Drums Along the Mohawk
With Henry Fonda, Claudette Colbert, Edna May Oliver.
US, 1939, 35mm, color, 104 min.
A kind of pre-Western, Drums Along the Mohawk shifts the location of the frontier between civilization and wilderness from the Southwest to the Northeast—upstate New York during the Revolutionary War, to be precise. In gorgeous Technicolor, Ford presents the story of a young couple trying to make a home in New York’s Mohawk Valley in 1776. Lindsay Anderson notes that the years of 1939 and 1940 constitute Ford’s rediscovery of America, with Stagecoach, Young Mr. Lincoln, Drums Along the Mohawk and The Grapes of Wrath coming in the wake of a number of films set abroad, and especially a rediscovery of the American past.

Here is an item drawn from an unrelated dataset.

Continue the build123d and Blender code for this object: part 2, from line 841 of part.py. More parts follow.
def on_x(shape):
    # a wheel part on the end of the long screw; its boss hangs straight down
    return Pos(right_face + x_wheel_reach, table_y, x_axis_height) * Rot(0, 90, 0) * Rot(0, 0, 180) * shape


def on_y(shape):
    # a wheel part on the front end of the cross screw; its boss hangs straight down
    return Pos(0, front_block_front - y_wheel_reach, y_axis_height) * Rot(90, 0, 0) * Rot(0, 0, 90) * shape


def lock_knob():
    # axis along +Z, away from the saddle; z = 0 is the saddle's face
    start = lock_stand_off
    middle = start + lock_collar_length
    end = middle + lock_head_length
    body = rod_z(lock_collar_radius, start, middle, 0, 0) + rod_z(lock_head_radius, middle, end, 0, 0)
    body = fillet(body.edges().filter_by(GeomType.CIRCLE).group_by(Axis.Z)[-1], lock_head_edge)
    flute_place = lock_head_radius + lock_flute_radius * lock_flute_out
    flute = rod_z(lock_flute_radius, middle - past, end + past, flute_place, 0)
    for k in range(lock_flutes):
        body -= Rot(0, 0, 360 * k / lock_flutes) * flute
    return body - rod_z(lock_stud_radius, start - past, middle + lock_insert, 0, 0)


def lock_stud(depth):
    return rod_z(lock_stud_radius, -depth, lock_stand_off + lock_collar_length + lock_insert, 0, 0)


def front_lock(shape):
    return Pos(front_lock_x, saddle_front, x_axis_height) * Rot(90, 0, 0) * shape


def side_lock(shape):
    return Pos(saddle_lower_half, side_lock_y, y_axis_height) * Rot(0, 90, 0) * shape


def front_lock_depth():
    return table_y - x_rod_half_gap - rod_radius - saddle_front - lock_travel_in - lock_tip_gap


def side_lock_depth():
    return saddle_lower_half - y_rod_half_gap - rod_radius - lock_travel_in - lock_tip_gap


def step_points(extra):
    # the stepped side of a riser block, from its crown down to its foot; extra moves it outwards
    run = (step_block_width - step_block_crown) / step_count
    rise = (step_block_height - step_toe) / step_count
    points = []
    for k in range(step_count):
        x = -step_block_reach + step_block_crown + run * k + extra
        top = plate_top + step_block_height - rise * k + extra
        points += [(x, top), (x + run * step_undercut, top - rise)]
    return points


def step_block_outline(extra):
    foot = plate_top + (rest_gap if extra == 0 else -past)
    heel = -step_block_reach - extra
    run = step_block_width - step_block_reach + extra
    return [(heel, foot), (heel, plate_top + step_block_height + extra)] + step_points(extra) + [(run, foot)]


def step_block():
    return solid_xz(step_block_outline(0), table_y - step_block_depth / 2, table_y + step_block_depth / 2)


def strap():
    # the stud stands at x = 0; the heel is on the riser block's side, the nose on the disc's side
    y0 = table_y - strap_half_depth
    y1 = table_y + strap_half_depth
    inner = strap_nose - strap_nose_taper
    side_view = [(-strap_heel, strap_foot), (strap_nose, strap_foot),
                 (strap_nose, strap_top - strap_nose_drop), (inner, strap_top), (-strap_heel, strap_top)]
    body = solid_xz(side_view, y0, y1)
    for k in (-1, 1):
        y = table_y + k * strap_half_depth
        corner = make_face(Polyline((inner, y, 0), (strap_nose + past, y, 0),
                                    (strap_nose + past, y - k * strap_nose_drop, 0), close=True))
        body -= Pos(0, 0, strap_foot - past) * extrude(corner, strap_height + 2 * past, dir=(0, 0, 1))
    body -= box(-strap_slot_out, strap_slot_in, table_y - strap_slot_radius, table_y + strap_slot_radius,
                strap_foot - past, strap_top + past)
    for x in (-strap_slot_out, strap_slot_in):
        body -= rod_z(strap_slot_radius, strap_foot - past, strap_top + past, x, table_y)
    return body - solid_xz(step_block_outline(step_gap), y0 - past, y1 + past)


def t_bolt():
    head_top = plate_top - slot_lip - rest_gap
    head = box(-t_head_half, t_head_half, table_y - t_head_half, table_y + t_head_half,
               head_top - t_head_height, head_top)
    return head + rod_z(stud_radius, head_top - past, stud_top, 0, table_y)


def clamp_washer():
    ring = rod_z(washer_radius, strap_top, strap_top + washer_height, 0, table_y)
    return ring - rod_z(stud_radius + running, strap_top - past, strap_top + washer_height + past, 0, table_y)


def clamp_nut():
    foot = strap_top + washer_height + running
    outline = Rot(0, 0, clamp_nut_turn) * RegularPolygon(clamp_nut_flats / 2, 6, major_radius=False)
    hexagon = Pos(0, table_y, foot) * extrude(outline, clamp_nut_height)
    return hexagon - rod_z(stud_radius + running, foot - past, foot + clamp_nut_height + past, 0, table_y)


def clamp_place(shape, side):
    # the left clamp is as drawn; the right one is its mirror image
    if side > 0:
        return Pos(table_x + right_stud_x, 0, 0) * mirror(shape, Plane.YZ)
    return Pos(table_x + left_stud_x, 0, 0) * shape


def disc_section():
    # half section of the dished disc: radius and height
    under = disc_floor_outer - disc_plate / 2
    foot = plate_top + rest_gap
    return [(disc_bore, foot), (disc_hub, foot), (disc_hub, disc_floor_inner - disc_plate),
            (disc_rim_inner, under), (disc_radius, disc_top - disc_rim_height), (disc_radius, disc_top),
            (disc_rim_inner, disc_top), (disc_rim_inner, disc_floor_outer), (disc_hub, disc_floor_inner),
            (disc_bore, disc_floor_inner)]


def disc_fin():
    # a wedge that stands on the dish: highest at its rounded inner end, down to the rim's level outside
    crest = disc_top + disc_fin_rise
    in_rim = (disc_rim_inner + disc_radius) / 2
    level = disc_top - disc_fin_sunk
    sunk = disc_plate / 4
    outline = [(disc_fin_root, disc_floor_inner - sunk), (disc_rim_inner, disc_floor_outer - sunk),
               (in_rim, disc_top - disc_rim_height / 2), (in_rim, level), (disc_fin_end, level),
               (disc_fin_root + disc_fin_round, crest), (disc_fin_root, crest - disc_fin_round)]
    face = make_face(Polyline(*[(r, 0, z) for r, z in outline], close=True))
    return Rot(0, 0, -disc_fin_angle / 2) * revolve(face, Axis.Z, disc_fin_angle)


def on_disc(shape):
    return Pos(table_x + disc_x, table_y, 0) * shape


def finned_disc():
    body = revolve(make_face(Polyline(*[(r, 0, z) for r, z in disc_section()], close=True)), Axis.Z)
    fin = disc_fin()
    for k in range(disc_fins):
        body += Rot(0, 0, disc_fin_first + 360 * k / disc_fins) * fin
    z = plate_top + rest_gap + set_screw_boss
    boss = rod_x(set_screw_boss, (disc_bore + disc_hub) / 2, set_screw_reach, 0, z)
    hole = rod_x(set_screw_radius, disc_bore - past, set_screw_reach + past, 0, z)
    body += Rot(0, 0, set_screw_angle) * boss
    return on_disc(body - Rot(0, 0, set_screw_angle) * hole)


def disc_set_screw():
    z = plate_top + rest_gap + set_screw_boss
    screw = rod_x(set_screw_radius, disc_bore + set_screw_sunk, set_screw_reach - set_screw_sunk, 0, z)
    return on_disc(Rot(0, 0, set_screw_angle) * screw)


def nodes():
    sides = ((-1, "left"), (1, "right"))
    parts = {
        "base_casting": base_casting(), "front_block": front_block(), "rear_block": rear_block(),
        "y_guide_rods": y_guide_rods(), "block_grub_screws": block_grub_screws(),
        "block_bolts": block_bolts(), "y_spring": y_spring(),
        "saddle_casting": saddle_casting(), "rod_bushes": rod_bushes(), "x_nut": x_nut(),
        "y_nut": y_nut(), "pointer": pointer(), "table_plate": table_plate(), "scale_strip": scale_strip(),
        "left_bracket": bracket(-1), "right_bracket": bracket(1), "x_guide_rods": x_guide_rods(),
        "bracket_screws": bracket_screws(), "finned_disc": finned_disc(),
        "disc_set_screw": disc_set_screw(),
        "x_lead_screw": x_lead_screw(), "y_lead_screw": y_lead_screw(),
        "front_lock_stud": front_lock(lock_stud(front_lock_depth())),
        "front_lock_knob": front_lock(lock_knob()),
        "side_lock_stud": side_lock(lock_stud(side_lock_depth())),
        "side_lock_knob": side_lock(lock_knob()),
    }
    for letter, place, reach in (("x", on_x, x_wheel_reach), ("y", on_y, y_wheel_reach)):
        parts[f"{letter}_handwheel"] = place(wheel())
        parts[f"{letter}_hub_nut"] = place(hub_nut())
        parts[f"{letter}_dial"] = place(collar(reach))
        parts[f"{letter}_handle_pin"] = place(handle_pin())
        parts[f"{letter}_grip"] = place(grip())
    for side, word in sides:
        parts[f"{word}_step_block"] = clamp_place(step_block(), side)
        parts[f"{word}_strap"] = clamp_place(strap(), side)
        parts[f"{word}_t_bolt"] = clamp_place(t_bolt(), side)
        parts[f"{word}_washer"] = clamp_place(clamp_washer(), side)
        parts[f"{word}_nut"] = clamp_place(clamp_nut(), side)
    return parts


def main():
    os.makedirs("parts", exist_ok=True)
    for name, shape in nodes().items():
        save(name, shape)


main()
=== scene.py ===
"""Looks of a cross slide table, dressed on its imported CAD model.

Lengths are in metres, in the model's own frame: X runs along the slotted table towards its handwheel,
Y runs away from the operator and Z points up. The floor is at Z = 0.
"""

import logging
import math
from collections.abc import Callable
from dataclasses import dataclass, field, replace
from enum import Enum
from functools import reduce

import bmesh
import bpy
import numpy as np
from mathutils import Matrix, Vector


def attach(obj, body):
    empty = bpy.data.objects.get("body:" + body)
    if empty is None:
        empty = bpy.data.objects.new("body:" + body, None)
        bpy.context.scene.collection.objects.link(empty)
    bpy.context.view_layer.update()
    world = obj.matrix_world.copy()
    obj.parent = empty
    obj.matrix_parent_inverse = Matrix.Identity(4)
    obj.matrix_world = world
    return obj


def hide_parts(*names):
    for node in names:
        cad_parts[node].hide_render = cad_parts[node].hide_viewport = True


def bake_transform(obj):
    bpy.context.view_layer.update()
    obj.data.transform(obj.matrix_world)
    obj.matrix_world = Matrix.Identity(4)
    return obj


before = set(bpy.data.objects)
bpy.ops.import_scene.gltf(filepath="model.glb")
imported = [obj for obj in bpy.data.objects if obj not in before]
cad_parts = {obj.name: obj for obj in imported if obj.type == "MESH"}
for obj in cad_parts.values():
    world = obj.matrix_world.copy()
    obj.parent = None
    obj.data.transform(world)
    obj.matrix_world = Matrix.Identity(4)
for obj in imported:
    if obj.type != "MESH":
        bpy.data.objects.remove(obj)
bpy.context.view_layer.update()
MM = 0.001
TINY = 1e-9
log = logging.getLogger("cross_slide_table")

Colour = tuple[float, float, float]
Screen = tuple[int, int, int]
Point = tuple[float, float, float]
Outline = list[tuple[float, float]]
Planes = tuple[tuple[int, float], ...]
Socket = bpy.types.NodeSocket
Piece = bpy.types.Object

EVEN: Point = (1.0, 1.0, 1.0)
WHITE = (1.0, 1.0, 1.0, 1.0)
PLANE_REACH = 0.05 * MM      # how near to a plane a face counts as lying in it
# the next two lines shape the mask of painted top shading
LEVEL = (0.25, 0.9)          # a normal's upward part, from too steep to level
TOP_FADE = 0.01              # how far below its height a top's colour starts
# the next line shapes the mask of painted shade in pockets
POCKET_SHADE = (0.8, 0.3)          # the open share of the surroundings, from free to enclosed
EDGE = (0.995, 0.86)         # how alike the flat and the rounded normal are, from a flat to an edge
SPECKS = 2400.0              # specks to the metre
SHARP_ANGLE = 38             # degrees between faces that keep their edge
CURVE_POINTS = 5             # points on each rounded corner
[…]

Others have pointed out that Drums should be understood in the context of the American present of 1939. Drums Along the Mohawk reveals a snapshot of American anxiety about the possibility of war on the eve of conflict in Europe. The British are not the primary villains; the Mohawk are. Despite Claudette Colbert being perhaps too glamorous to be a pioneer’s wife, the film abounds with moments that emphasize the important role such women had. (Andrew Sarris identifies Drums as the first panel in a matriarchal trilogy, followed by How Green Was My Valley and Seven Women.)